Interesting reading the different comments. I suppose I don't have enough fans or friends to hear opinions. Sometimes, rarely, I want an honest appraisal of good and bad points but generally I'm my own critic, so more often prefer people to tell me that they like it. What they really think about it and what they tell others isn't important. I wonder, would I change my standards and guiding rules if I could se how an expert critiques my art and why? At the moment I'm aiming for my own target and it is me that judges how close or far I am.

hwfarber said...

When I visit a museum or gallery, I don't like or understand half of what I see. Why would I expect approval from everyone who sees my work? I've spent most of my life as a non-listener; and, the older I get, the less I hear.

Kathy said...

Hi Pam - an interesting thought, indeed! I think that praise is a two-edged sword. If we get too much then it raises our expectations and if we don't get enough we can become discouraged and quit. The only way to balance that sword is to skillfully avoid the blade.

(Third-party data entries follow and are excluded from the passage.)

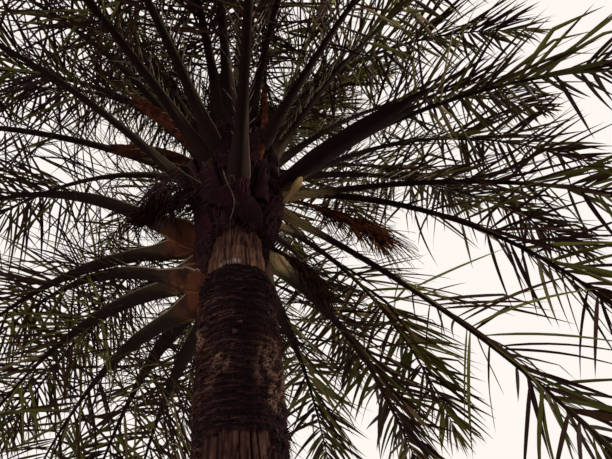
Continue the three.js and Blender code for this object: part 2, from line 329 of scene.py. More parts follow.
def tier_fronds():
    """Every frond by tier, with the solid that stands for it."""
    fronds = {}
    for tier, rows in TIERS.items():
        fronds[tier] = []
        for index, row in enumerate(rows):
            length = FROND_LENGTH + FROND_LENGTH_SPREAD * math.sin(math.radians(row[0] * LENGTH_WAVES))
            fronds[tier].append(Frond(f"{tier}_{index + 1}", *row, length))
    fronds["inner_crown"] = []
    for index, azimuth in enumerate(np.linspace(*CROWN_AZIMUTHS, CROWN_FROND_COUNT)):
        step = (index * 5) % 3 - 1
        row = [size + step * change for size, change in CROWN_ARCH]
        fronds["inner_crown"].append(Frond("inner_crown", float(azimuth), *row))
    return fronds


def all_fronds():
    return [frond for fronds in tier_fronds().values() for frond in fronds]


def nodes_of(fronds):
    return list(dict.fromkeys(frond.node for frond in fronds))


def frond_path(frond, stations):
    roll = math.radians(BLADE_ROLL) * smoothstep(0, 1.5, stations)
    row = (frond.azimuth, frond.base_height, frond.rise, frond.droop)
    return rolled(arch(*row, DROOP_LENGTH, stations), roll)


def check_frond(frond):
    """Stops the script if a frond doesn't lie in its solid's box."""
    low, high = (np.array(corner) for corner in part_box(frond.node))
    middle = frond_path(frond, np.array([1.0, 2.0, 3.0])).point
    if (middle < low - 0.06).any() or (middle > high + 0.06).any():
        raise RuntimeError(f"the rib of {frond.node} leaves its solid")


# Meshes


def ring_faces(rings, sides):
    """Faces between closed rings that follow each other, with a face at each end."""
    ring, side = grid(np.arange(rings - 1), np.arange(sides))
    low = ring * sides + side
    low_next = ring * sides + (side + 1) % sides
    faces = np.stack([low, low_next, low_next + sides, low + sides], axis=-1)
    faces = faces.reshape(-1, 4).tolist()
    last = (rings - 1) * sides
    faces.append(list(range(sides))[::-1])
    faces.append(list(range(last, last + sides)))
    return faces


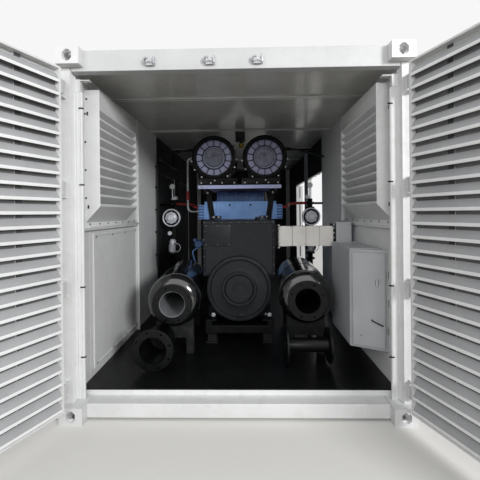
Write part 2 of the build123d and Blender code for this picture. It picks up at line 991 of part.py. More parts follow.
for name, side, angle in (("left", 1, left_door_angle), ("right", -1, right_door_angle)):
    swing = opened(side, angle)
    field_y = (side * (door_edge - door_edge_width), side * (door_gap / 2 + door_edge_width))
    flange_y = (side * (door_edge - door_flange_width), side * (door_gap / 2 + door_flange_width))

    # Frame of the leaf: an angle section all round, its flange outside, with bored hinge straps
    with BuildPart() as leaf:
        block(
            (door_x0, door_x1), (side * door_edge, side * door_gap / 2), (door_bottom, door_top)
        )
        block((flange_x, door_x1), field_y, field_z, mode=Mode.SUBTRACT)
        block((door_x0, flange_x), flange_y, flange_z, mode=Mode.SUBTRACT)
        strap_x = hinge_x + hinge_strap_offset
        web_y = (
            side * (hinge_y - hinge_web_thickness / 2),
            side * (hinge_y + hinge_web_thickness / 2),
        )
        for level in hinge_levels:
            strap_z = (level - hinge_knuckle_height / 2, level + hinge_knuckle_height / 2)
            rod_z(hinge_x, side * hinge_y, strap_z, hinge_knuckle_radius)
            block((strap_x, strap_x + hinge_strap_thickness), (web_y[1], side * (door_edge - 1)), strap_z)
            block((hinge_x, strap_x), web_y, strap_z)
            bore = hinge_pin_radius + hinge_pin_clearance
            rod_z(hinge_x, side * hinge_y, strap_z, bore, mode=Mode.SUBTRACT)
    leaf.part = leaf.part.moved(swing)
    save(leaf, f"{name}_door_frame")

    # Fixed blades: lip inside, sheet rising to the middle, steep shade outside
    with BuildPart() as blades:
        with BuildSketch(Plane.XZ.offset(-field_y[0])):
            for row in range(blade_rows):
                low = blade_start + row * blade_pitch
                crown = low + blade_lip + blade_rise
                with BuildLine():
                    Polyline(
                        (door_x1 - blade_sheet, low),
                        (door_x1, low),
                        (door_x1, low + blade_lip),
                        (door_mid, crown),
                        (flange_x, crown - blade_drop),
                        (flange_x + blade_sheet, crown - blade_drop),
                        (door_mid, crown - 2 * blade_sheet),
                        (door_x1 - blade_sheet, low + blade_lip - blade_sheet),
                        close=True,
                    )
                make_face()
        extrude(amount=field_y[0] - field_y[1])
        bar_y = side * (door_edge - stiffener_offset)
        block(
            (flange_x, flange_x + stiffener_depth),
            (bar_y, bar_y - side * stiffener_width),
            field_z,
        )
        block((flange_x, door_x1), field_y, (door_bottom - blade_drop, field_z[0]), mode=Mode.SUBTRACT)
    blades.part = blades.part.moved(swing)
    save(blades, f"{name}_door_blades")

    # Lock rods with guides, cams and handles on the outside face
    with BuildPart() as locks:
        for rod_offset in door_rods[name]:
            rod_z(
                rod_x_axis,
                rod_offset,
                (door_bottom + rod_end_gap, door_top - rod_end_gap),
                rod_radius,
            )
            for level in guide_levels:
                block(
                    (rod_x_axis, door_x0),
                    (rod_offset - guide_width / 2, rod_offset + guide_width / 2),
                    (level, level + guide_height),
                )
            block(
                (rod_x_axis - cam_depth + rod_end_gap, rod_x_axis + rod_end_gap),
                (rod_offset - cam_width / 2, rod_offset + cam_width / 2),
                (door_top - cam_height / 2, door_top + cam_height / 2),
            )
            handle_end = rod_offset + side * handle_length
            handle_x = (rod_x_axis - rod_radius - handle_thickness, rod_x_axis - rod_radius / 2)
            block(handle_x, (rod_offset, handle_end), (handle_level, handle_level + handle_height))
            block(
                (handle_x[0], door_x0),
                (handle_end - side * guide_width, handle_end - side * guide_height),
                (handle_level - handle_thickness, handle_level),
            )
    locks.part = locks.part.moved(swing)
    save(locks, f"{name}_door_locks")

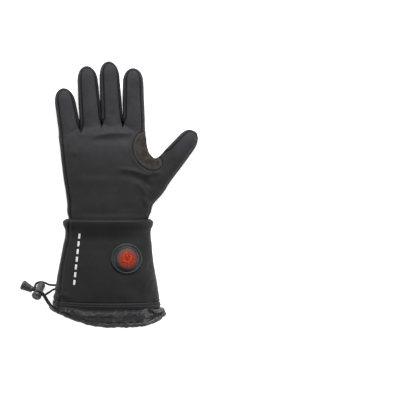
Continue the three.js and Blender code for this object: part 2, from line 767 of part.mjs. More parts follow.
// The origin is under the middle of the glove itself, at table height, whatever hangs on its cords.
const extent = new THREE.Box3();
for (const [name] of pieces) extent.expandByObject(glove.getObjectByName(name));
const middle = extent.getCenter(new THREE.Vector3());
glove.position.set(-middle.x, -middle.y, -extent.min.z);

export default glove;
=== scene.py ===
"""A left-hand heated softshell glove, lying palm down on a pale table and seen from straight above."""

import math

import bpy
import numpy as np
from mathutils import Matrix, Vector, noise
from mathutils.bvhtree import BVHTree


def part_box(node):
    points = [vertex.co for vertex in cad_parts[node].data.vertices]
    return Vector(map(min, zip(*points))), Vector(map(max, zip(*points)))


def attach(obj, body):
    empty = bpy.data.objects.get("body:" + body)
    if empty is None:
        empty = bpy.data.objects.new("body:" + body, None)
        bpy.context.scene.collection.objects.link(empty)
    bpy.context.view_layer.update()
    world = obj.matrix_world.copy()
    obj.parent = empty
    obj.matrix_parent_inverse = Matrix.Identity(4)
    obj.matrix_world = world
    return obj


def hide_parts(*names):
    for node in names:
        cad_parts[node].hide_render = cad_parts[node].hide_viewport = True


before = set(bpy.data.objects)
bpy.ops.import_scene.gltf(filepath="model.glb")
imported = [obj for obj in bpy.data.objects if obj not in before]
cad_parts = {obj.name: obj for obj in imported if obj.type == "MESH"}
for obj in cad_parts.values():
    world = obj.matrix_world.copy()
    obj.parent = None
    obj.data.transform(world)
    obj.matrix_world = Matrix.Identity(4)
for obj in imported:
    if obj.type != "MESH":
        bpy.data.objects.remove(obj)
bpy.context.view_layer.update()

# The table and the studio
# A white table, lit for a catalogue picture by a softbox beyond the fingertips and a weaker one at
# each side. A long lens looks straight down, with the glove in the left half of the picture.
MM = 0.001
PIXEL = 1.2 * MM
CAMERA_CENTRE = (0.0918, -0.0077)
CAMERA_HEIGHT = 2.315
SHARP_HEIGHT = 0.015
PICTURE_PIXELS = 400
SENSOR_WIDTH = 36.0
ROOM_LIGHT = 0.3
TABLE_HALF = 6.0

world = bpy.data.worlds.new("studio")
bpy.context.scene.world = world
world.use_nodes = True
world.node_tree.nodes["Background"].inputs["Color"].default_value = (1.0, 1.0, 1.0, 1.0)
world.node_tree.nodes["Background"].inputs["Strength"].default_value = ROOM_LIGHT
bpy.context.scene.view_settings.view_transform = "Standard"

camera_data = bpy.data.cameras.new("camera")
camera_data.sensor_width = SENSOR_WIDTH
camera_data.lens = SENSOR_WIDTH * (CAMERA_HEIGHT - SHARP_HEIGHT) / (PICTURE_PIXELS * PIXEL)
camera_data.clip_end = 20.0
camera = bpy.data.objects.new("camera", camera_data)
camera.location = (*CAMERA_CENTRE, CAMERA_HEIGHT)
bpy.context.scene.collection.objects.link(camera)
bpy.context.scene.camera = camera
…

Hi Eva - it IS difficult to be a professional in the world of fine arts. There's no guaranteed income, no assurances that our future work will be accepted, and too much competition. Most artists, including me, have been forced to supplement their income in some other way from time to time. It comes with the territory and is nothing to be ashamed of. We have to survive!

Hi Mark - I've subjected my work to professional critiques for decades. However, at this point I don't listen too closely because most of the critiques tend to be about taste and not technique or style. If you're proficient, and you are, then it's best to follow your own path.

Hi Hallie - indeed. Seeking approval is a dangerous thing in art. I need approval to get into juried exhibitions and galleries, but I still can't let that get in the way of executing my personal vision.